The analyst then says: 'The patient is dominated by an "unconscious" phantasy.'
Let us
distinguish two usages of 'unconscious'. First, the term 'unconscious' may
refer to dynamic structures, functions, mechanisms, processes that are meant
to explain a person's actions or experiences. Such structures,
functions, mechanisms, or processes are outside experience but are used to
'explain' experience, whether called conscious or unconscious. These concepts lie outside
experience, but start from inferences about experience. If these inferences are
incorrect, everything built upon them is completely wrong.
In the
second place, 'unconscious' may signify that the user of the term is claiming
that he or the other is unaware of part of his own experience, despite the
apparent absurdity of this claim.
We may ask:
what is the experiential status of 'unconscious phantasy' as Isaacs uses this
term? Isaacs, time and again, states that unconscious phantasy is an
experience:
A mechanism is an abstract general
term describing certain mental processes which are experienced by the
subject as unconscious phantasies.
Phantasy is (in the first instance)
the mental corollary, the psychic representative, of instinct.
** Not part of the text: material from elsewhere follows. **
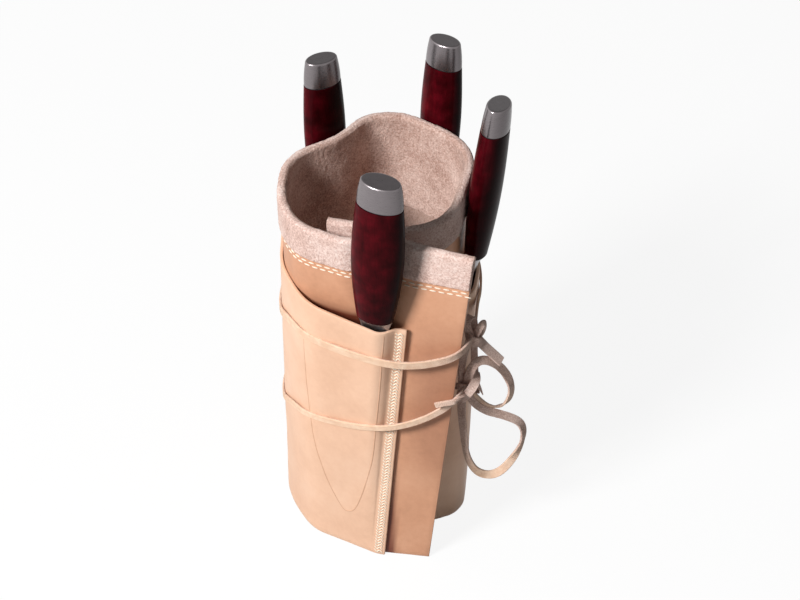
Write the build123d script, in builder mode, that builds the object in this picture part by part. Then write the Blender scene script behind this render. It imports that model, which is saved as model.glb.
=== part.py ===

There is no impulse, no instinctual urge or response which is not
experienced as unconscious phantasy.
On the basis of those principles of
observation and interpretation which have already been described and are well
established by psycho-analytic work, we are able to conclude that when
the child shows his desire for his mother's breast, he experiences this
desire as a specific phantasy – ‘I want to suck the nipple’. If desire is very
intense (perhaps on account of anxiety), he is likely to feel: ‘I want to eat
her all up’.
For Isaacs,
unconscious phantasy is a way of experiencing our desires which plays a part in
our personal relations throughout life.